Labor Day’s children – National Consumers League

By Guest Blogger Brigid O’Farrell

Brigid O’Farrell is an independent scholar living in the San Francisco Bay Area. Her new book, “She Was One of Us: Eleanor Roosevelt and the American Worker,” will be released by Cornell University Press in October. She is affiliated with the Eleanor Roosevelt Papers Project, George Washington University, and a member of UAW Local 1981.

“Labor Day,” wrote First Lady Eleanor Roosevelt in her My Day column, “must be one of the most significant days on our calendar. On this day we should think with pride of the growing place which the worker is taking in this country…That is as it should be in a democracy.”

This year, workers don’t have much to celebrate. Unemployment is at a record high, reaching over 12 percent in California. Union membership in the private sector has declined nationwide to just over seven percent, a level not seen since the Great Depression. The most vulnerable workers are children.

Human Rights Watch reports that hundreds of thousands of children continue to work on farms and orchards picking tomatoes, corn, melons, berries–all the fresh fruits and vegetables we enjoy at our Labor Day picnics. Children under 18 work as seasonal and migratory workers, exempt from the laws governing other children. Many work long hours in extreme temperatures, often receiving poverty wages, exposed to hazardous materials and dangerous equipment.  By some estimates their school drop out rate is 50 percent, contributing to future poverty.

At the age of 74, and in failing health, Eleanor Roosevelt, a union member for more than 25 years, joined the National Farm Labor Advisory Committee. She testified before Congress and in her column praised a report recommending that “all farm workers, who are now usually exempted, should be included in Federal and State laws requiring union recognition and collective bargaining, setting fair standards for wages and hours of work and providing for unemployment compensation.”

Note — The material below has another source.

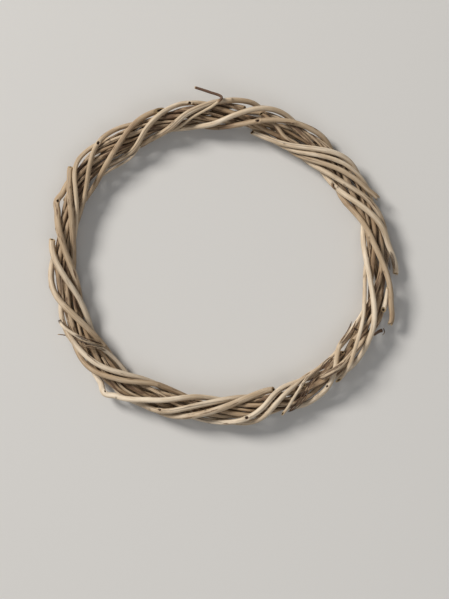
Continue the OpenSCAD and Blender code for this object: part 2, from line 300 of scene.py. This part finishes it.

She told the story of a 12-year-old girl, Christine Hayes, whose “scalp and most of her face were ripped off by a potato-digging machine while she and other child laborers were helping to harvest the potato crop on a farm near Blackfoot, Idaho.” She wrote that the 1938 Fair Labor Standards Act, a pillar of the New Deal, had exempted children doing agricultural work from its protections. “Therefore, there are legally, hundreds of thousands of children between the ages of 10 and 13,” she wrote, “who are permitted to work, and many, many more—some of them as young a six and seven years old—who are illegally employed. This should be corrected by law immediately.” It was not.

Fifty years later, Secretary of Labor Hilda Solis is taking action. The daughter of immigrant farm workers and former Congresswoman from California, she is has initiated an effort to enforce the existing laws by hiring more investigators and increasing employer fines. Congresswoman Lucille Roybal –Allard of California, has introduced the “Children’s Act for Responsible Employment (CARE), to stop 12 and 13 year olds from working in the fields, to limit working hours by 14 and 15 year olds, to keep teenagers out of dangerous jobs, to bring pesticide exposure levels into line with the EPA, and to increase employer penalties.

More farm workers are employed in California than in any other state. As we enjoy our Labor Day picnics and watch our children return to school, let’s remember the children who have helped to feed us, many of whom have been injured, and even more who have dropped out school. Eleanor Roosevelt said that these children “represented the future” just as much as all the other children we know and love.